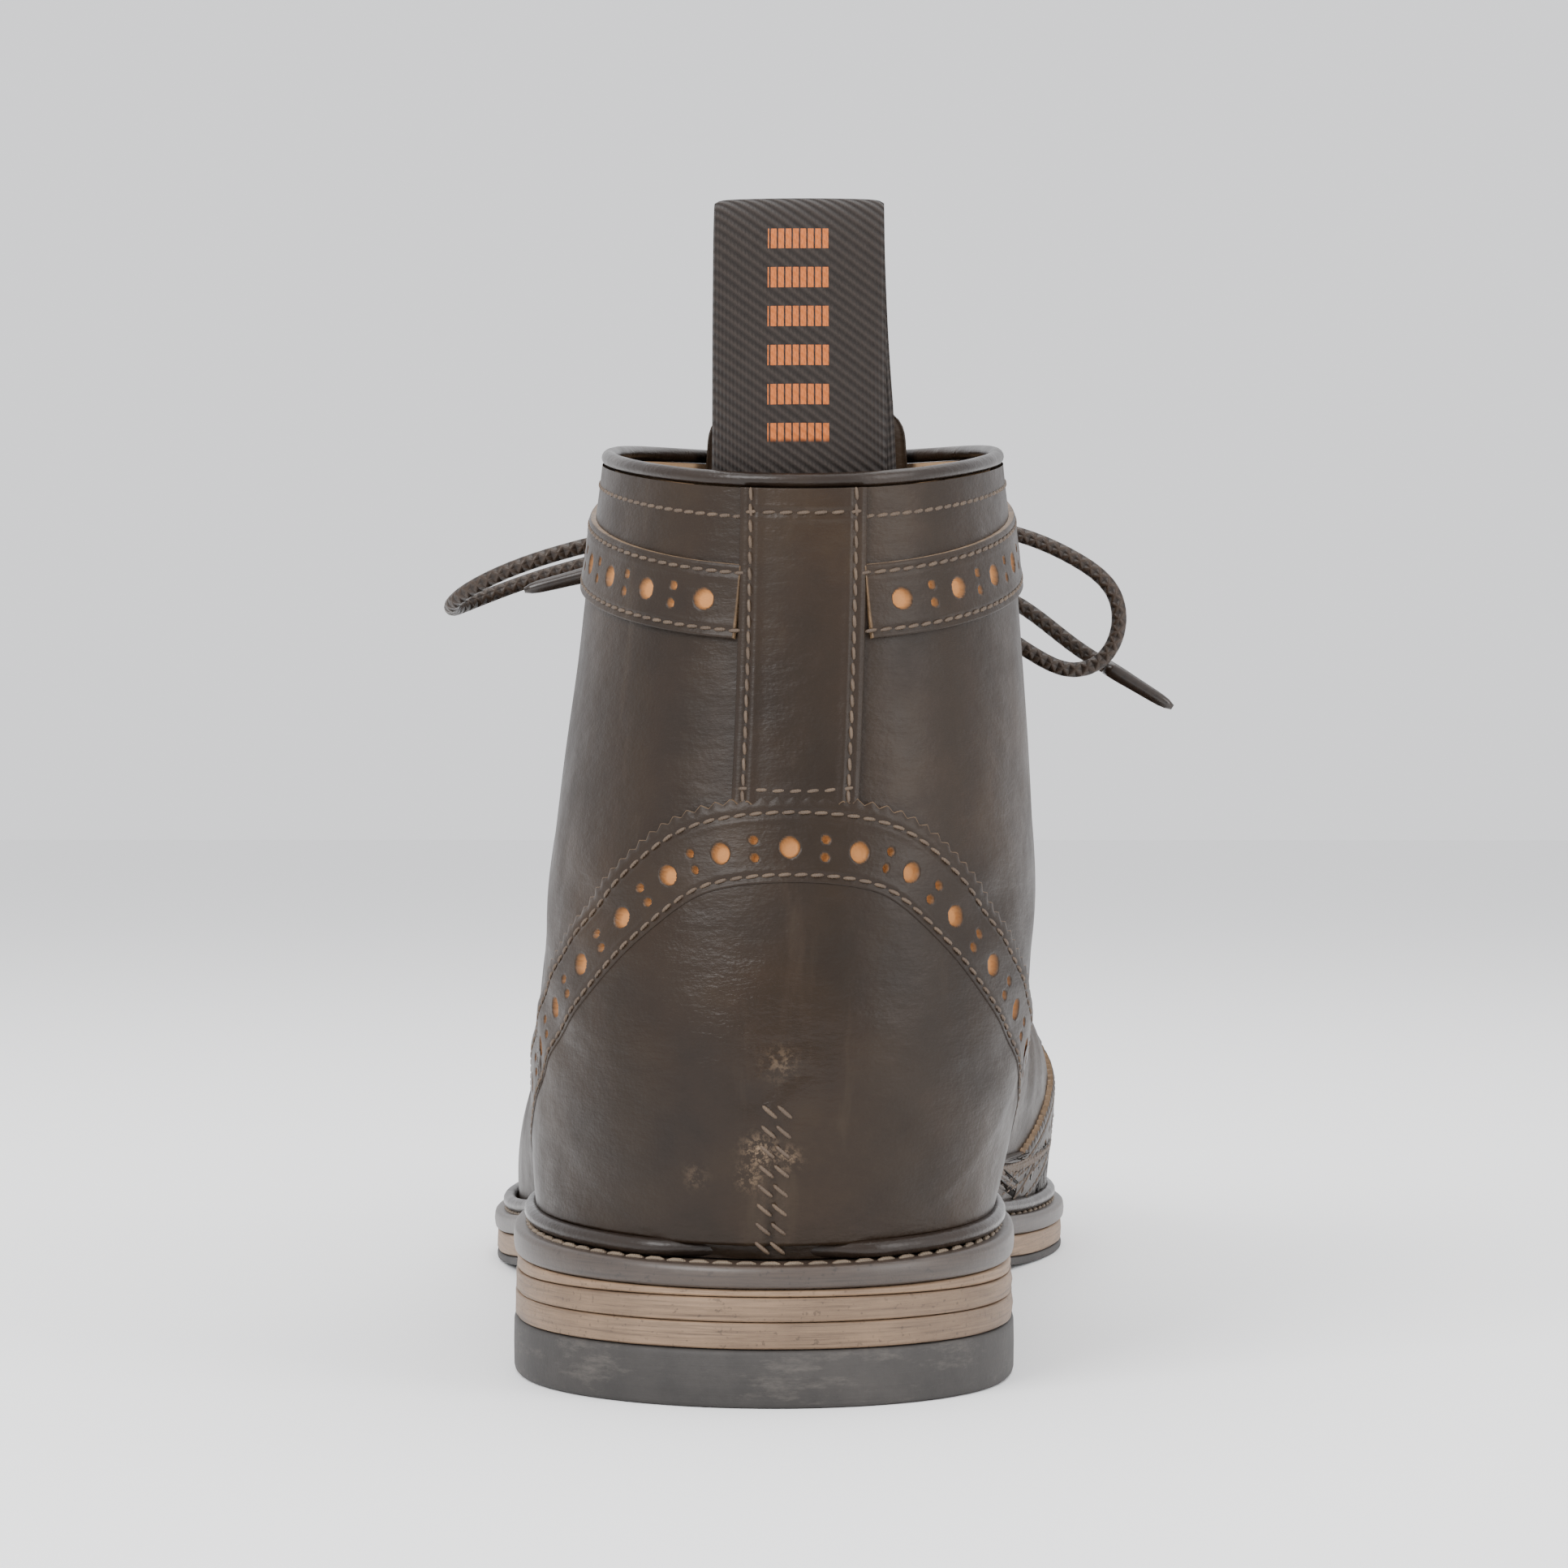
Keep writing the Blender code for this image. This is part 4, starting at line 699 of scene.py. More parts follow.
def leatherPaint(name, look):
    # pull-up leather: cloudy tone, fine grain, faint creasing, pale wear and tan cut edges
    paint, tree, shader = newPaint(name)
    where = objectPlace(tree)
    cloud = noise(tree, where, 26, 5, 0.62)
    tone = ramp(tree, cloud, ((0.30, look["dark"]), (0.55, look["mid"]), (0.78, look["light"])))
    mottle = noise(tree, where, 120, 4, 0.7)
    tone = mix(tree, maths(tree, "MULTIPLY", mottle, 0.35), tone, look["dark"])
    streaks = noise(tree, objectPlace(tree, (90, 90, 14)), 1.0, 5, 0.65)
    rub = maths(tree, "MULTIPLY", ramp(tree, streaks, ((0.60, grey(0)), (0.78, grey(1)))), look["rub"])
    tone = mix(tree, rub, tone, look["pale"])
    scuff = maths(tree, "MULTIPLY", attribute(tree, "scuff"),
                  ramp(tree, noise(tree, where, 900, 5, 0.75), ((0.47, grey(0)), (0.60, grey(1)))))
    tone = mix(tree, scuff, tone, look["scuff"])
    edge = maths(tree, "MULTIPLY", attribute(tree, "raw"),
                 ramp(tree, noise(tree, where, 700, 3, 0.6), ((0.25, grey(0.35)), (0.65, grey(1)))))
    tone = mix(tree, edge, tone, look["edge"])
    tone = mix(tree, attribute(tree, "hole"), tone, look["inside"])
    tree.links.new(tone, shader.inputs["Base Color"])
    gloss = ramp(tree, noise(tree, where, 60, 5, 0.7), ((0.30, grey(look["rough"] - 0.10)),
                                                         (0.75, grey(look["rough"] + 0.12))))
    gloss = mix(tree, attribute(tree, "hole"), gloss, grey(0.8))
    polish = attribute(tree, "polish")
    gloss = mix(tree, polish, gloss, grey(look["rough"] - 0.19))
    tree.links.new(gloss, shader.inputs["Roughness"])
    grain = node(tree, "ShaderNodeTexVoronoi", {"Vector": where, "Scale": 1500}).outputs["Distance"]
    height = maths(tree, "ADD", maths(tree, "MULTIPLY", grain, 0.5), noise(tree, where, 420, 6, 0.7))
    first = bump(tree, height, 0.30, 0.00018)
    wrinkle = noise(tree, objectPlace(tree, (70, 70, 200)), 1.0, 6, 0.62)
    second = bump(tree, wrinkle, 0.38, 0.0012, first)
    tree.links.new(bump(tree, noise(tree, where, 55, 3, 0.5), 0.28, 0.0016, second), shader.inputs["Normal"])
    shader.inputs["Specular IOR Level"].default_value = 0.22
    shader.inputs["Coat Weight"].default_value = look["coat"] * 0.4
    shader.inputs["Coat Roughness"].default_value = 0.32
    return paint


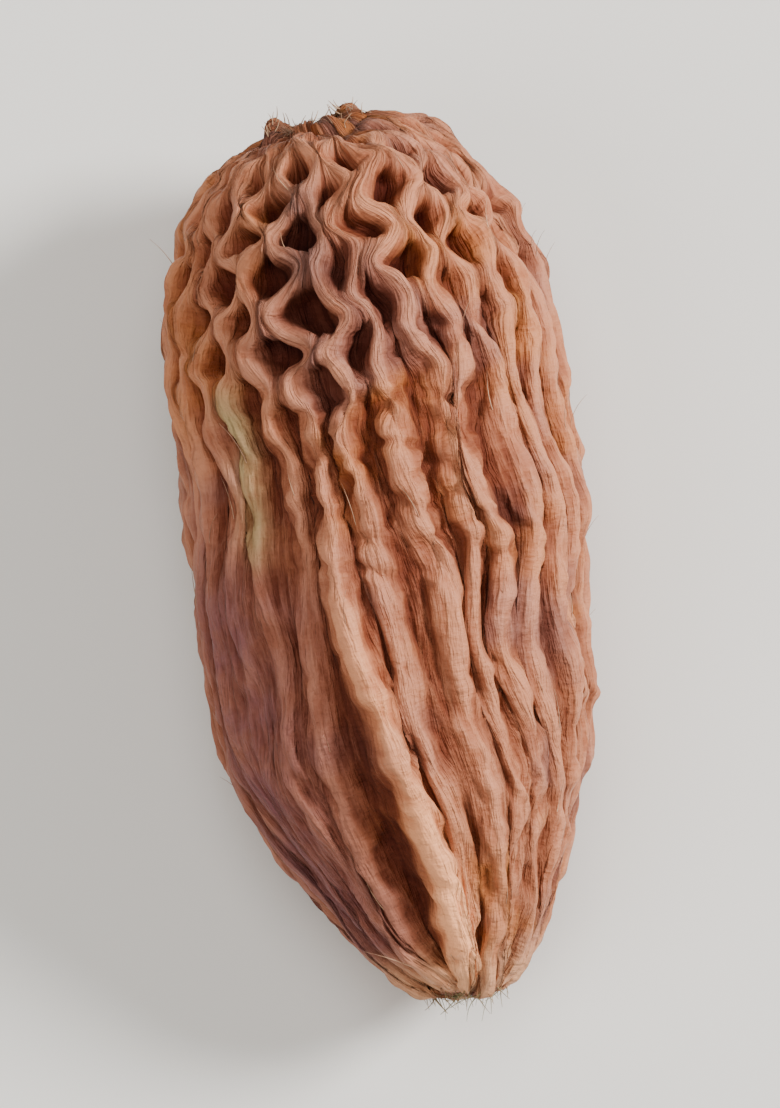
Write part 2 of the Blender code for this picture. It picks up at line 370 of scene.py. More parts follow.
# %% Where the crests run
def random_draws():
    """Every random number of the husk, one row or value for each crest."""
    generator = np.random.default_rng(SEED)
    return {
        "meander": generator.normal(0.0, NET_UNEVEN, CRESTS),
        "drift": generator.random((CRESTS, 3)),
        "slack": generator.random((CRESTS, 3)),
        "net": generator.uniform(-1.0, 1.0, CRESTS),
        "spread": generator.random((CRESTS, 3)),
        "fork": generator.random(CRESTS),
        "height": generator.random((CRESTS, 3)),
        "drop": generator.random(CRESTS),
        "sway": generator.random((CRESTS, 3)),
    }


def knitted(place, draws):
    """For each crest, 0 where it runs free and 1 where it is knitted into the net."""
    lean = NET_LEAN * np.cos(2 * math.pi * (np.arange(CRESTS) / CRESTS - NET_LEAN_TURN))
    return smoothstep(NET_FROM, NET_FULL, place[:, None] + lean + NET_RAGGED * draws["net"])


def crest_gaps(place, draws):
    """Angle from each crest to the next one, before the net pulls them about."""
    gap = np.exp(WANDER * waves(draws["spread"], place))
    fork = mix(FORK_FROM, FORK_TO, draws["fork"])
    opened = smoothstep(fork - FORK_BLEND, fork + FORK_BLEND, place[:, None])
    odd = np.arange(CRESTS) % 2 == 1
    gap *= np.where(odd, mix(FORKED_GAP, 1.0, opened), 1.0)
    gap[:, 0] *= mix(1.0, GROOVE_WIDTH, along_stretch(GROOVE_ALONG, place))
    return gap * 2 * math.pi / gap.sum(axis=1, keepdims=True)


# %% Net and crest lines
def net_phase(place, arc_length, draws):
    """How far each crest has gone through its meanders. Neighbours are half a turn apart."""
    turn = 2 * math.pi * place[:, None] * arc_length / NET_PITCH + math.pi * np.arange(CRESTS)
    return turn + draws["meander"] + NET_DRIFT * waves(draws["drift"], place)


def bridged(place, arc_length, draws):
    """For each gap, 1 where the strands beside it come together and 0 where they part."""
    phase = net_phase(place, arc_length, draws)
    following = next_crest(phase)
    following[:, -1] += math.pi * CRESTS
    return smoothstep(*NET_BRIDGES, np.cos((phase + following - math.pi) / 2))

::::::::

§ **Task objective**: Copy out all of the data exactly, leaving nothing out.

§ **Solution to the problem**:
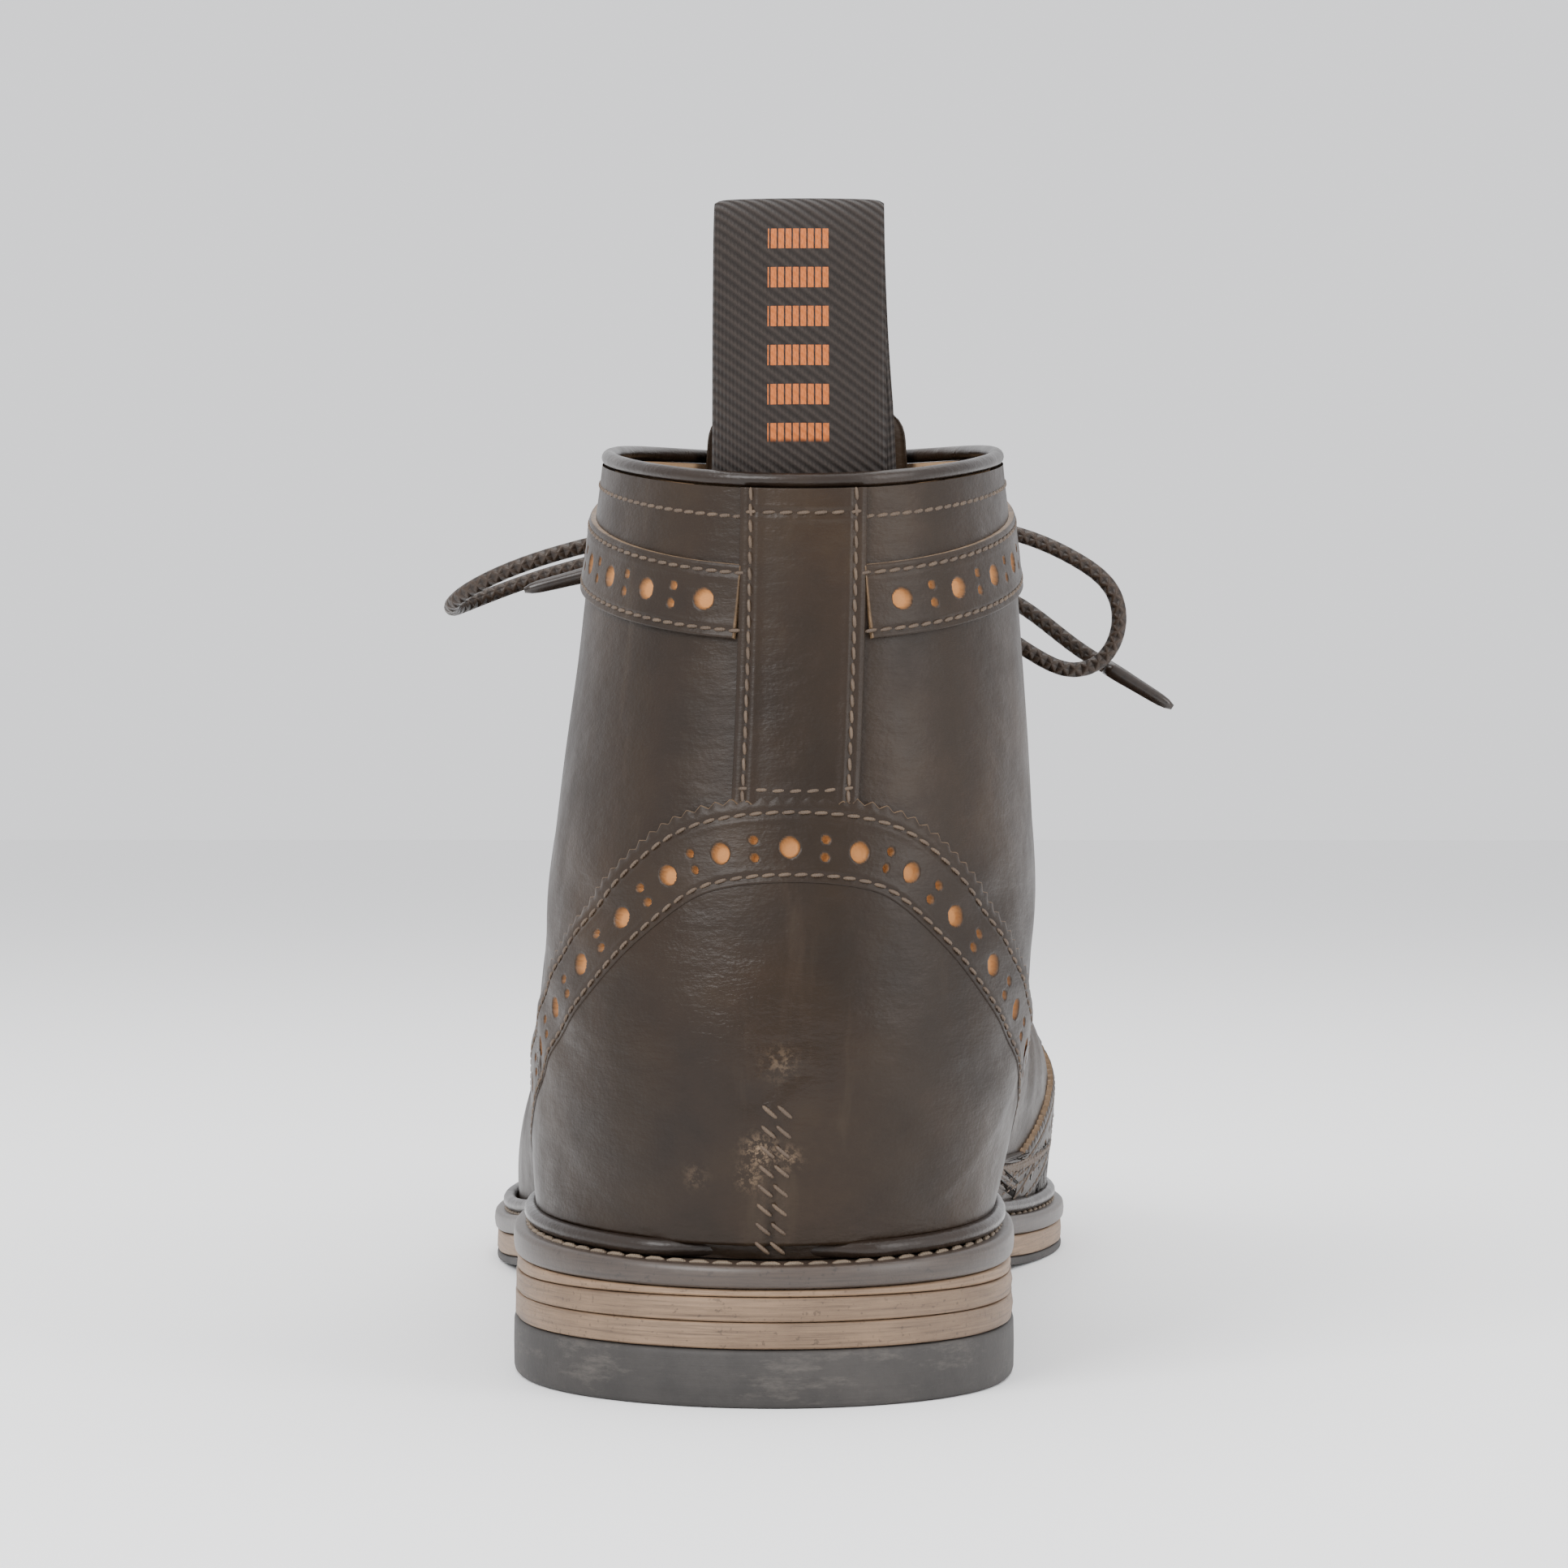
Keep writing the Blender code for this image. This is part 4, starting at line 699 of scene.py. More parts follow.
def leatherPaint(name, look):
    # pull-up leather: cloudy tone, fine grain, faint creasing, pale wear and tan cut edges
    paint, tree, shader = newPaint(name)
    where = objectPlace(tree)
    cloud = noise(tree, where, 26, 5, 0.62)
    tone = ramp(tree, cloud, ((0.30, look["dark"]), (0.55, look["mid"]), (0.78, look["light"])))
    mottle = noise(tree, where, 120, 4, 0.7)
    tone = mix(tree, maths(tree, "MULTIPLY", mottle, 0.35), tone, look["dark"])
    streaks = noise(tree, objectPlace(tree, (90, 90, 14)), 1.0, 5, 0.65)
    rub = maths(tree, "MULTIPLY", ramp(tree, streaks, ((0.60, grey(0)), (0.78, grey(1)))), look["rub"])
    tone = mix(tree, rub, tone, look["pale"])
    scuff = maths(tree, "MULTIPLY", attribute(tree, "scuff"),
                  ramp(tree, noise(tree, where, 900, 5, 0.75), ((0.47, grey(0)), (0.60, grey(1)))))
    tone = mix(tree, scuff, tone, look["scuff"])
    edge = maths(tree, "MULTIPLY", attribute(tree, "raw"),
                 ramp(tree, noise(tree, where, 700, 3, 0.6), ((0.25, grey(0.35)), (0.65, grey(1)))))
    tone = mix(tree, edge, tone, look["edge"])
    tone = mix(tree, attribute(tree, "hole"), tone, look["inside"])
    tree.links.new(tone, shader.inputs["Base Color"])
    gloss = ramp(tree, noise(tree, where, 60, 5, 0.7), ((0.30, grey(look["rough"] - 0.10)),
                                                         (0.75, grey(look["rough"] + 0.12))))
    gloss = mix(tree, attribute(tree, "hole"), gloss, grey(0.8))
    polish = attribute(tree, "polish")
    gloss = mix(tree, polish, gloss, grey(look["rough"] - 0.19))
    tree.links.new(gloss, shader.inputs["Roughness"])
    grain = node(tree, "ShaderNodeTexVoronoi", {"Vector": where, "Scale": 1500}).outputs["Distance"]
    height = maths(tree, "ADD", maths(tree, "MULTIPLY", grain, 0.5), noise(tree, where, 420, 6, 0.7))
    first = bump(tree, height, 0.30, 0.00018)
    wrinkle = noise(tree, objectPlace(tree, (70, 70, 200)), 1.0, 6, 0.62)
    second = bump(tree, wrinkle, 0.38, 0.0012, first)
    tree.links.new(bump(tree, noise(tree, where, 55, 3, 0.5), 0.28, 0.0016, second), shader.inputs["Normal"])
    shader.inputs["Specular IOR Level"].default_value = 0.22
    shader.inputs["Coat Weight"].default_value = look["coat"] * 0.4
    shader.inputs["Coat Roughness"].default_value = 0.32
    return paint


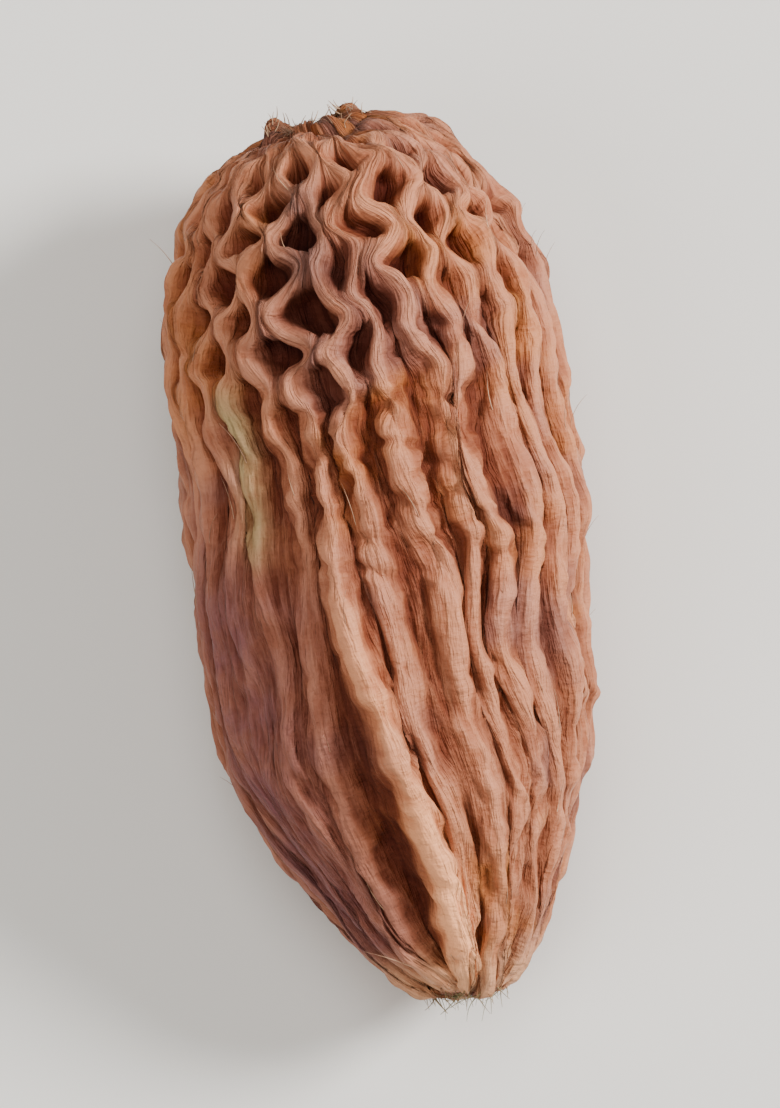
Write part 2 of the Blender code for this picture. It picks up at line 370 of scene.py. More parts follow.
# %% Where the crests run
def random_draws():
    """Every random number of the husk, one row or value for each crest."""
    generator = np.random.default_rng(SEED)
    return {
        "meander": generator.normal(0.0, NET_UNEVEN, CRESTS),
        "drift": generator.random((CRESTS, 3)),
        "slack": generator.random((CRESTS, 3)),
        "net": generator.uniform(-1.0, 1.0, CRESTS),
        "spread": generator.random((CRESTS, 3)),
        "fork": generator.random(CRESTS),
        "height": generator.random((CRESTS, 3)),
        "drop": generator.random(CRESTS),
        "sway": generator.random((CRESTS, 3)),
    }


def knitted(place, draws):
    """For each crest, 0 where it runs free and 1 where it is knitted into the net."""
    lean = NET_LEAN * np.cos(2 * math.pi * (np.arange(CRESTS) / CRESTS - NET_LEAN_TURN))
    return smoothstep(NET_FROM, NET_FULL, place[:, None] + lean + NET_RAGGED * draws["net"])


def crest_gaps(place, draws):
    """Angle from each crest to the next one, before the net pulls them about."""
    gap = np.exp(WANDER * waves(draws["spread"], place))
    fork = mix(FORK_FROM, FORK_TO, draws["fork"])
    opened = smoothstep(fork - FORK_BLEND, fork + FORK_BLEND, place[:, None])
    odd = np.arange(CRESTS) % 2 == 1
    gap *= np.where(odd, mix(FORKED_GAP, 1.0, opened), 1.0)
    gap[:, 0] *= mix(1.0, GROOVE_WIDTH, along_stretch(GROOVE_ALONG, place))
    return gap * 2 * math.pi / gap.sum(axis=1, keepdims=True)


# %% Net and crest lines
def net_phase(place, arc_length, draws):
    """How far each crest has gone through its meanders. Neighbours are half a turn apart."""
    turn = 2 * math.pi * place[:, None] * arc_length / NET_PITCH + math.pi * np.arange(CRESTS)
    return turn + draws["meander"] + NET_DRIFT * waves(draws["drift"], place)


def bridged(place, arc_length, draws):
    """For each gap, 1 where the strands beside it come together and 0 where they part."""
    phase = net_phase(place, arc_length, draws)
    following = next_crest(phase)
    following[:, -1] += math.pi * CRESTS
    return smoothstep(*NET_BRIDGES, np.cos((phase + following - math.pi) / 2))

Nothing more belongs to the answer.